The hire, and move towards a way of working that reflects the way other creative agencies within rival holding firms (such as Publicis Groupe) work, bookends a tough 12 months for the business.

Last year, long-time leader Annette King departed to be replaced by ex-PR chief Michael Frohlich as chief executive. Ogilvy also saw the departures of Ogilvy One chief Jo Coombs, strategy chief Kevin Chesters and planning partner James Whatley, and offered its entire UK workforce voluntary redundancy as part of a radical restricting drive.

Hiring from Facebook

In an industry where Facebook, Amazon and Snapchat are poaching agency-side talent on the regular, and in which even Frohlich has also identified the unyielding digital dominance of Google and Facebook as being a threat traditional agencies like his, Patel’s appointment signals a shift in the way Ogilvy makes ads for its clients.

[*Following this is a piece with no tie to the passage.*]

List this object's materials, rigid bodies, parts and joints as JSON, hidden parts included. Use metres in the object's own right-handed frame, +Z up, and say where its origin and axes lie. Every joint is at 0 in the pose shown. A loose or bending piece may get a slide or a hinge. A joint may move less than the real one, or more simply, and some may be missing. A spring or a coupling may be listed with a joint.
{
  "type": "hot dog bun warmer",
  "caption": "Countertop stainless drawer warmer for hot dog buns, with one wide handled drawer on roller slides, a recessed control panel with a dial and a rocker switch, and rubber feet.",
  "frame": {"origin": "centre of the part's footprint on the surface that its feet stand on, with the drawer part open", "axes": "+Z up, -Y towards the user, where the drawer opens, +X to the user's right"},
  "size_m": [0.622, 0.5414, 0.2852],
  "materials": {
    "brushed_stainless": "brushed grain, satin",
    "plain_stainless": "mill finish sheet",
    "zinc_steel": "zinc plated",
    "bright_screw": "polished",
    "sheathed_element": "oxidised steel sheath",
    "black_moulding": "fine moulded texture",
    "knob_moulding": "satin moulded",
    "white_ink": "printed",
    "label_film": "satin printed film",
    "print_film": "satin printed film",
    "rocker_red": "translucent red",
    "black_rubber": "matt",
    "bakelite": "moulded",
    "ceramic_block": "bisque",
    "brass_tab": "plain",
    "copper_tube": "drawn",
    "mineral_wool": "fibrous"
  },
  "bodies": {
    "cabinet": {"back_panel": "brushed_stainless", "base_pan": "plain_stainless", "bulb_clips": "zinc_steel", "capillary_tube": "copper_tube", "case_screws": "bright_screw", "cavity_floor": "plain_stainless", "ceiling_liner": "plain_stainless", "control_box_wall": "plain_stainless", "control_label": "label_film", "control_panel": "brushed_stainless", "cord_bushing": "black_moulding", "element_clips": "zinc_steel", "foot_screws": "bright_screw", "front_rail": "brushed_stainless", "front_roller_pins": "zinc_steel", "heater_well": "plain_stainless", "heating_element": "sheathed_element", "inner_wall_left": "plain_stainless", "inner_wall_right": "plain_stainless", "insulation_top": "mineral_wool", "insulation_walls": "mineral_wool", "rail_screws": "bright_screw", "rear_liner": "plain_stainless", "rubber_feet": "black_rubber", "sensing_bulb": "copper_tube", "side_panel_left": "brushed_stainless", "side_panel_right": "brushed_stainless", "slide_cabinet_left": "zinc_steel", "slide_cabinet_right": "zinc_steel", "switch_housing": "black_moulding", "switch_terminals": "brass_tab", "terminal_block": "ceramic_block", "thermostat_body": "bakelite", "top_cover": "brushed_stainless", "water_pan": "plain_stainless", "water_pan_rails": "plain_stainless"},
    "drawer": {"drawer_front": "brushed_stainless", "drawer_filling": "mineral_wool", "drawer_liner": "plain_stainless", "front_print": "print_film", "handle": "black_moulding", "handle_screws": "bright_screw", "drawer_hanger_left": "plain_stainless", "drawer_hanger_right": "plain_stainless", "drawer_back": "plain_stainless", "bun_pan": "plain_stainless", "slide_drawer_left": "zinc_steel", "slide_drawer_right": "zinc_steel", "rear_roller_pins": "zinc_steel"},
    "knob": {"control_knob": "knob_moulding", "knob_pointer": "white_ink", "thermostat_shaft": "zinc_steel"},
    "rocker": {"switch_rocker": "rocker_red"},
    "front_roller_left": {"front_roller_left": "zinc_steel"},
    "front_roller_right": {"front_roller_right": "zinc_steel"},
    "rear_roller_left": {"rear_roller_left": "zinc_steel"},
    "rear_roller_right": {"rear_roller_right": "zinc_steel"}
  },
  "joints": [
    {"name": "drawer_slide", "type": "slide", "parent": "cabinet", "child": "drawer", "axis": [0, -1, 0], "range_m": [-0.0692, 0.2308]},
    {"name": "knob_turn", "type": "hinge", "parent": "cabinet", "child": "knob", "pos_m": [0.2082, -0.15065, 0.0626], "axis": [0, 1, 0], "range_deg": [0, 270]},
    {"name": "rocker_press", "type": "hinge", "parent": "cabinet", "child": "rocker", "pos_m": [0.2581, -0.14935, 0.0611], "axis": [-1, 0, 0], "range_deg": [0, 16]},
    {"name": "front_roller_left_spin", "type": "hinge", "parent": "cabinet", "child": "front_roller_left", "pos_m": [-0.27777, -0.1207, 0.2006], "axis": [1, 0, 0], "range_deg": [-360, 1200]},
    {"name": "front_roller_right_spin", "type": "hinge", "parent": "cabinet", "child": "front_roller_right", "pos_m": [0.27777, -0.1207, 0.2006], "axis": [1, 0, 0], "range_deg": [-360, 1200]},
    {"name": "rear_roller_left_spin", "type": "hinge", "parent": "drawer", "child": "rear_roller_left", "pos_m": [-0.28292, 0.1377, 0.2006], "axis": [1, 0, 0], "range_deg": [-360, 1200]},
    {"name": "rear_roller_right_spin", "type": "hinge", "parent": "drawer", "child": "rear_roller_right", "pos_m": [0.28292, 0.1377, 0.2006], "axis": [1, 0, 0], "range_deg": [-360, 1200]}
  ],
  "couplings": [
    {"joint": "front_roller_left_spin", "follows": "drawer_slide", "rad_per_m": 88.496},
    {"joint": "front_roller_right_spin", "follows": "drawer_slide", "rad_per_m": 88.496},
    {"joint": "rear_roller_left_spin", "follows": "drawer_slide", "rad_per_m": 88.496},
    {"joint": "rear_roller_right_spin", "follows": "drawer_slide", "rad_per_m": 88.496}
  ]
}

Speaking on what agencies can learn from Facebook, Patel hinted at how his skills and experience might further reshape Ogilvy’s creative department.

“The nimbleness, agility and innovative thinking Facebook works to is very interesting,” he explained. “Even though it’s now a massive global corporate, within its ethos it’s always been about innovation and moving fast and building nimble teams to make that happen.”

“That sense of dynamism and freedom made it easy for me to, having come from the ad agency word, to open up my thinking," he added.

Dede Laurentino, chief creative officer at Ogilvy UK, who will be working alongside Patel, said his experience across both the agency landscape and within Facebook meant he would be able to "bring exciting thinking" to the team.

"I look forward to seeing the impact he has on our work and the creative team to continue the elevation and ingenuity of our ideas," he noted.

Planting a creative flag in the sand

Though Chalkley admitted it was “early days” for his department in rolling out its new way of working, he said the new system combined with Patel's hire was Ogilvy’s way of planting its flag in the sand as a creative force to be reckoned with and a company that wanted to attract fresh, diverse recruits.

“We’re trying to attract new talent and lay down a new creative benchmark. Our clients are British and global; Vodafone, Dove – they demand great work and while we’re in the early stages of this, hiring people like Shish helps up put our stake in the ground," he said.

Laurentino, meanwhile, noted that this new way of working was a long-term strategy, and it would take Ogilvy some time to see the “fruits” of the new system, which is currently being piloted with BA.